Canaletto, The Porta Portello, Padua, c. 1741/1742, oil on canvas, Samuel H. Kress Collection, 1961.9.53

Overview: 101 paintings and 21 pieces of decorative art, tapestries, and sculpture were selected from Kress gifts to 21 museums. The exhibition was held in conjunction with a ceremony on Saturday night, December 9, presided over by Chief Justice Earl Warren, at which the Kress collection was given to the National Gallery and to 18 other museums. 3 additional institutions had received gifts previously. The recipients were in selected cities where the S.H. Kress and Company 5-10-25 Cent Stores were located.
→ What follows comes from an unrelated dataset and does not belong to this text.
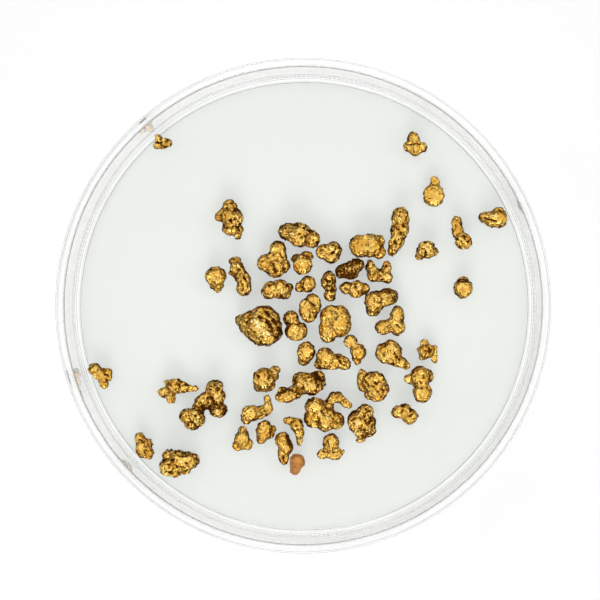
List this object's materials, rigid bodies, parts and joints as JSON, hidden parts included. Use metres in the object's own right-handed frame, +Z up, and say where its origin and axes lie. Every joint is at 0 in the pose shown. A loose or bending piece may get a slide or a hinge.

The only requirement was that each museum provide suitable display space; the Kress Foundation assumed all other responsibilities, such as restoration, framing, crating, shipping, and insurance. Guy Emerson and Mary M. Davis directed the art project for the foundation.

Book: Art Treasures for America: An Anthology of Paintings and Sculpture in the Samuel H. Kress Collection, by Charles Seymour Jr. London: Phaidon Press, 1961.

Checklist: Exhibition of Art Treasures for America from the Samuel H. Kress Collection. Washington, DC: National Gallery of Art, 1961.